Sterling, daughter Ruby, husband Bill, and son Reid gather around the table in the eat-in kitchen area, where they enjoy family meals. —Jessica Delaney

In the designer’s compact home office just off the kitchen, a skylight casts a sunbeam onto Sterling’s white desk. “Being able to have a home office is a bit of a privilege,” she says, noting family life is important to her and working from home gives her more time with her children.

The dining room is furnished with black Danko chairs crafted from recycled seat belts paired with a bench and table stained charcoal brown from West Elm. Above an oak sideboard, Sterling hung African juju hats — white, feathery headdresses she bought during a trip to South Africa and stuffed in her suitcases to bring home.

On another wall, a tribute to American culture complements the South African souvenirs. A print from Andy Warhol’s Campbell’s Soup Can series, signed by the artist, brings a bold pop of red to the space.

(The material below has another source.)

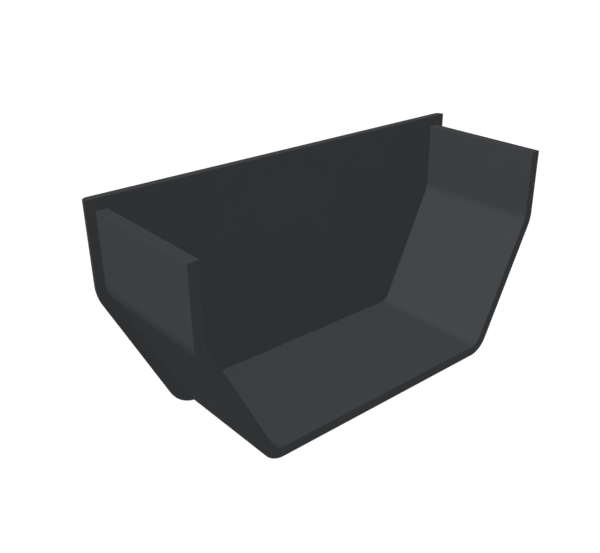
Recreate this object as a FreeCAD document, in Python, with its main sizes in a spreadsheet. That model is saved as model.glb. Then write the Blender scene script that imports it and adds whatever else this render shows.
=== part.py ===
import FreeCAD, Part
import math
import os

import Sketcher

# Stop end of a trapezoidal rain gutter, moulded in one piece. An end plate closes the gutter,
# and a collar runs out from the plate round the outside of the gutter.
# Lengths are millimetres and angles are degrees. X runs across the gutter, Y along it with
# the plate at the back, and Z is up. The origin is under the middle of the part, level with
# the base of the plate.

DIMENSIONS = [
    ("gutter_width", 125.0, "gutter between its upright sides, which is the inside of the collar"),
    ("gutter_depth", 62.7, "from the top edge of the collar down to its inside floor"),
    ("side_height", 20.8, "straight part of an upright side, from the top edge to the bend"),
    ("slope_angle", 26.0, "lean of a sloping side away from the vertical"),
    ("bend_radius", 7.5, "inside radius between an upright side and a sloping side"),
    ("corner_radius", 4.1, "inside radius between a sloping side and the floor"),
    ("wall_thickness", 3.4, "collar wall, the same all the way round"),
    ("collar_length", 43.0, "reach of the collar from the front face of the plate"),
    ("plate_thickness", 2.5, "end plate"),
    ("plate_margin", 2.9, "plate beyond the collar at the sides, the slopes and the base"),
    ("plate_rise", 3.5, "plate above the top edge of the collar"),
    ("plate_round", 2.0, "radius along the back edge of the plate, sides and base"),
    ("edge_break", 0.1, "radius along the free edges of the collar and the plate"),
    ("root_fillet", 0.1, "radius in the angle where the collar stands on the plate"),
]
SIZES = {alias: value for alias, value, _ in DIMENSIONS}

# How far each section lies outside the surface of the gutter.
GUTTER_SURFACE = "0"
COLLAR_SURFACE = "Dimensions.wall_thickness"
PLATE_SURFACE = "(Dimensions.wall_thickness + Dimensions.plate_margin)"

# Heights above the base of the plate. The floor of the gutter is as far above the base as
# the gutter's surface is inside the edge of the plate.
FLOOR = PLATE_SURFACE
COLLAR_TOP = f"({FLOOR} + Dimensions.gutter_depth)"
PLATE_TOP = f"({COLLAR_TOP} + Dimensions.plate_rise)"

# Point numbers on a piece of sketch geometry, and the numbers of the sketch's own axes.
START, END, CENTRE = 1, 2, 3
ORIGIN, VERTICAL_AXIS = -1, -2

# Two lengths closer than this count as the same.
TOLERANCE = 1e-4


def add_dimensions(document):
    """Writes the driving dimensions into a sheet, one row each with its meaning and value."""
    sheet = document.addObject("Spreadsheet::Sheet", "Dimensions")
    for row, (alias, value, meaning) in enumerate(DIMENSIONS, start=1):
        sheet.set(f"A{row}", meaning)
        sheet.set(f"B{row}", str(value))
        sheet.setAlias(f"B{row}", alias)
    document.recompute()


def origin_plane(body, role):
    """Finds one of the body's own origin planes by its role."""
    return next(plane for plane in body.Origin.OriginFeatures if plane.Role == role)


def draw_gutter_section():
    """Draws the gutter's section as lines and arcs, clockwise from the top of the right side."""
    lean = math.radians(SIZES["slope_angle"])
    floor = SIZES["wall_thickness"] + SIZES["plate_margin"]
    top = floor + SIZES["gutter_depth"]
    bend_radius, corner_radius = SIZES["bend_radius"], SIZES["corner_radius"]
    half_width = SIZES["gutter_width"] / 2
    bend_x, bend_z = half_width - bend_radius, top - SIZES["side_height"]

    # The sloping side touches both arcs, so the drop between their centres gives its run.
    corner_z = floor + corner_radius
    run = ((bend_z - corner_z) * math.sin(lean) - bend_radius + corner_radius) / math.cos(lean)
    corner_x = bend_x - run

    def point(x, z):
        return FreeCAD.Vector(x, z, 0)

    def arc(x, z, radius, first, last):
        circle = Part.Circle(point(x, z), FreeCAD.Vector(0, 0, 1), radius)
        return Part.ArcOfCircle(circle, first, last)

    half_turn, quarter_turn = math.pi, math.pi / 2
    bend_r = arc(bend_x, bend_z, bend_radius, -lean, 0)
    corner_r = arc(corner_x, corner_z, corner_radius, -quarter_turn, -lean)
    corner_l = arc(-corner_x, corner_z, corner_radius, half_turn + lean, half_turn + quarter_turn)
    bend_l = arc(-bend_x, bend_z, bend_radius, half_turn, half_turn + lean)
    return [
        Part.LineSegment(point(half_width, top), bend_r.EndPoint),
        bend_r,
        Part.LineSegment(corner_r.EndPoint, bend_r.StartPoint),
        corner_r,
        Part.LineSegment(corner_r.StartPoint, corner_l.EndPoint),
        corner_l,
        Part.LineSegment(corner_l.StartPoint, bend_l.EndPoint),
        bend_l,
        Part.LineSegment(bend_l.StartPoint, point(-half_width, top)),
        Part.LineSegment(point(-half_width, top), point(half_width, top)),
    ]


def add_section(body, name, offset, top):
    """Sketches the gutter's section across the body, moved outwards by offset, up to top.

    The arcs keep their centres, so every section is parallel to the gutter all the way round.
    """
    sketch = body.newObject("Sketcher::SketchObject", name)
    sketch.AttachmentSupport = (origin_plane(body, "XZ_Plane"), [""])
    sketch.MapMode = "FlatFace"
    sketch.addGeometry(draw_gutter_section(), False)

    side_r, bend_r, slope_r, corner_r, base, corner_l, slope_l, bend_l, side_l, brim = range(10)
    tangents = [
        (side_r, END, bend_r, END),
        (bend_r, START, slope_r, END),
        (slope_r, START, corner_r, END),
        (corner_r, START, base, START),
        (base, END, corner_l, END),
        (corner_l, START, slope_l, START),
        (slope_l, END, bend_l, END),
        (bend_l, START, side_l, START),
    ]
    joins = [
        (side_l, END, brim, START),
        (brim, END, side_r, START),
    ]
    pairs = [
        (brim, START, brim, END),
        (bend_l, CENTRE, bend_r, CENTRE),
        (corner_l, CENTRE, corner_r, CENTRE),
    ]
    sketch.addConstraint([Sketcher.Constraint("Tangent", *ends) for ends in tangents])
    sketch.addConstraint([Sketcher.Constraint("Coincident", *ends) for ends in joins])
    sketch.addConstraint([Sketcher.Constraint("Symmetric", *pair, VERTICAL_AXIS) for pair in pairs])
    sketch.addConstraint([
        Sketcher.Constraint("Vertical", side_r),
        Sketcher.Constraint("Equal", bend_r, bend_l),
        Sketcher.Constraint("Equal", corner_r, corner_l),
    ])

    bend, corner, side = (sketch.Geometry[number] for number in (bend_r, corner_r, side_r))
    lengths = {
        "half_bend_spacing": ("DistanceX", ORIGIN, START, bend_r, CENTRE, bend.Center.x),
        "bend_height": ("DistanceY", ORIGIN, START, bend_r, CENTRE, bend.Center.y),
        "corner_height": ("DistanceY", ORIGIN, START, corner_r, CENTRE, corner.Center.y),
        "top_height": ("DistanceY", ORIGIN, START, side_r, START, side.StartPoint.y),
        "bend_radius": ("Radius", bend_r, bend.Radius),
        "corner_radius": ("Radius", corner_r, corner.Radius),
    }
    formulas = {
        "half_bend_spacing": "Dimensions.gutter_width / 2 - Dimensions.bend_radius",
        "bend_height": f"{COLLAR_TOP} - Dimensions.side_height",
        "corner_height": f"{FLOOR} + Dimensions.corner_radius",
        "top_height": top,
        "bend_radius": f"Dimensions.bend_radius + {offset}",
        "corner_radius": f"Dimensions.corner_radius + {offset}",
    }
    for label, measure in lengths.items():
        bind_constraint(sketch, label, measure, f"({formulas[label]}) * 1 mm")
    rise = ("Angle", slope_r, math.radians(90 - SIZES["slope_angle"]))
    bind_constraint(sketch, "slope_rise", rise, "(90 - Dimensions.slope_angle) * 1 deg")
    return sketch


def bind_constraint(sketch, label, measure, formula):
    """Adds a named measure to a sketch and binds it to a formula on the sheet."""
    index = sketch.addConstraint(Sketcher.Constraint(*measure))
    sketch.renameConstraint(index, label)
    sketch.setExpression(f"Constraints.{label}", formula)


def add_extrusion(body, kind, name, sketch, length, towards_back):
    """Pads or pockets a sketch along Y by a length from the sheet."""
    feature = body.newObject(kind, name)
    feature.Profile = sketch
    # A pad runs to the front by itself, and a pocket to the back.
    feature.Reversed = towards_back == (kind == "PartDesign::Pad")
    feature.setExpression("Length", f"Dimensions.{length} * 1 mm")
    body.Document.recompute()
    return feature


def add_rounding(body, name, base, wanted, radius):
    """Rounds the edges of a feature that pass a test, by a radius from the sheet."""
    solid = base.Shape
    edges = [f"Edge{number}" for number, edge in enumerate(solid.Edges, start=1) if wanted(solid, edge)]
    fillet = body.newObject("PartDesign::Fillet", name)
    fillet.Base = (base, edges)
    fillet.setExpression("Radius", f"Dimensions.{radius} * 1 mm")
    body.Document.recompute()
    return fillet


def lies_at(edge, axis, value):
    """Says whether a whole edge lies at one value of X, Y or Z."""
    low = getattr(edge.BoundBox, f"{axis}Min")
    high = getattr(edge.BoundBox, f"{axis}Max")
    return abs(low - value) < TOLERANCE and abs(high - value) < TOLERANCE


def runs_along_collar(item):
    """Says whether an edge or a face takes up more than half of the collar's length."""
    return item.BoundBox.YLength > SIZES["collar_length"] / 2


def is_collar_foot(solid, edge):
    """Says whether an edge is where the collar stands on the front face of the plate."""
    faces = solid.ancestorsOfType(edge, Part.Face)
    return lies_at(edge, "Y", 0) and any(runs_along_collar(face) for face in faces)


def make_stop_end(document):
    """Builds the plate and the collar as one moulded body, and rounds its edges."""
    body = document.addObject("PartDesign::Body", "StopEnd")
    body.Label = "stop_end"

    # The front face of the plate lies on the sketch plane.
    plate_section = add_section(body, "PlateSection", PLATE_SURFACE, PLATE_TOP)
    plate = add_extrusion(body, "PartDesign::Pad", "EndPlate", plate_section, "plate_thickness", True)
    collar_section = add_section(body, "CollarSection", COLLAR_SURFACE, COLLAR_TOP)
    block = add_extrusion(body, "PartDesign::Pad", "CollarBlock", collar_section, "collar_length", False)

    # The gutter's space opens the collar at its mouth and its top.
    gutter_section = add_section(body, "GutterSection", GUTTER_SURFACE, PLATE_TOP)
    space = add_extrusion(body, "PartDesign::Pocket", "GutterSpace", gutter_section, "collar_length", False)
    if not plate.Shape.Volume < space.Shape.Volume < block.Shape.Volume:
        raise RuntimeError("the gutter's space doesn't cut the collar")

    mouth, back = -SIZES["collar_length"], SIZES["plate_thickness"]
    collar_top = collar_section.getDatum("top_height").Value
    plate_top = plate_section.getDatum("top_height").Value

    def is_back_edge(solid, edge):
        return lies_at(edge, "Y", back) and not lies_at(edge, "Z", plate_top)

    def is_free_edge(solid, edge):
        at_plate_front = lies_at(edge, "Y", 0) and not is_collar_foot(solid, edge)
        at_collar_top = lies_at(edge, "Z", collar_top) and runs_along_collar(edge)
        return at_plate_front or at_collar_top or lies_at(edge, "Z", plate_top) or lies_at(edge, "Y", mouth)

    back_round = add_rounding(body, "PlateBackRound", space, is_back_edge, "plate_round")
    # With its free edges rounded, the collar's foot is one smooth loop.
    softened = add_rounding(body, "FreeEdges", back_round, is_free_edge, "edge_break")
    body.Tip = add_rounding(body, "CollarFoot", softened, is_collar_foot, "root_fillet")

    centring = "(Dimensions.collar_length - Dimensions.plate_thickness) / 2 * 1 mm"
    body.setExpression("Placement.Base.y", centring)
    document.recompute()
    return body


def check(document, parts):
    """Stops the build if an object failed, a sketch is loose or a piece isn't one valid solid."""
    for item in document.Objects:
        if {"Invalid", "Error"} & set(item.State):
            raise RuntimeError(f"{item.Label} failed: {item.State}")
        if item.TypeId == "Sketcher::SketchObject" and not item.FullyConstrained:
            raise RuntimeError(f"{item.Label} isn't fully constrained")
    for part in parts:
        shape = part.Shape
        if shape.isNull() or not shape.isValid() or len(shape.Solids) != 1:
            raise RuntimeError(f"{part.Label} isn't one valid solid")


def main():
    """Builds the document and writes each piece to its own file."""
    document = FreeCAD.newDocument("GutterStopEnd")
    add_dimensions(document)
    parts = [make_stop_end(document)]
    check(document, parts)
    os.makedirs("parts", exist_ok=True)
    for part in parts:
        part.Shape.exportStep(f"parts/{part.Label}.step")
        box = part.Shape.optimalBoundingBox()
        print(f"{part.Label}: {box.XLength:.2f} x {box.YLength:.2f} x {box.ZLength:.2f} mm,",
              f"{part.Shape.Volume / 1000:.2f} cm3, {len(part.Shape.Faces)} faces")


main()
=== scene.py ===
import logging
import math
from collections.abc import Iterable, Mapping, Sequence
from dataclasses import dataclass, field, fields
from enum import Enum

import bpy
from mathutils import Euler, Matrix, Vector


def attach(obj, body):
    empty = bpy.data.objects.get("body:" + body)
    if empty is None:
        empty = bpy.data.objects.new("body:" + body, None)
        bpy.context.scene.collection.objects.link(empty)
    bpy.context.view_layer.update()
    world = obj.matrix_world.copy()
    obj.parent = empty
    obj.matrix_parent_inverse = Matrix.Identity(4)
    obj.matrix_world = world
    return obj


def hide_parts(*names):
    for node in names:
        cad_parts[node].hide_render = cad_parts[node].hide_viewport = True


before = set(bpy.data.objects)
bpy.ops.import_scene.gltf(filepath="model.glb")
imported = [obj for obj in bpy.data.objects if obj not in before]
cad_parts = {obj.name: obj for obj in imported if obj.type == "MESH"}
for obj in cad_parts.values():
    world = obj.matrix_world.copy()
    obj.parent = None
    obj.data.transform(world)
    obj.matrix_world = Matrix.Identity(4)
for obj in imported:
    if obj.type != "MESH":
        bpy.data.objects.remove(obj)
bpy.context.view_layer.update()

# A plastic stop end for a trapezoidal rain gutter: an end plate, and a collar that follows the
# gutter's section. Lengths are metres and angles are radians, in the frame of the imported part:
# X across the gutter, Y along it with the plate at the back, Z up from the base of the plate.

log = logging.getLogger("stop_end")

MILLIMETRE = 0.001
QUARTER_TURN = math.pi / 2
HALF_TURN = math.pi
THREE_QUARTER_TURN = 3 * QUARTER_TURN
FULL_TURN = 2 * math.pi

# Points of neighbouring surfaces that are nearer than this become one.
MERGE_DISTANCE = 0.000002

# The names under which points keep their directions.
OUTWARD = "outward"
TRUE_NORMAL = "true_normal"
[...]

A small powder room where the dining room meets the kitchen is covered in Botswana Trees, a wallpaper designed by fellow South Africa native Mally Skok of Mally Skok Design in Lincoln, Massachusetts, that mimics faraway, silhouetted trees. Above the sink is a trough bowl repurposed into a bathroom mirror. When Sterling is in the kitchen, she says, “I leave this door open and I can just see the trees in the distance.”

Upstairs are the master suite, the children’s bedrooms and bathroom, and a guest room. Ruby’s room has vibrant pink accent pieces and her own framed artwork. Reid’s aesthetic is heavy on Legos and stuffed animals.

The light walls of the master bedroom are adorned with family pictures and a photograph of penguins huddling on Boulders Beach in Cape Town, an iconic location Sterling has visited with family.

Over the past 10 years, Sterling has worked to establish connection and flow in her home, paying attention to the finest of design details. “There’s definitely a look and a feel that you wouldn’t have seen five years ago,” she says. “Everything just constantly evolves.”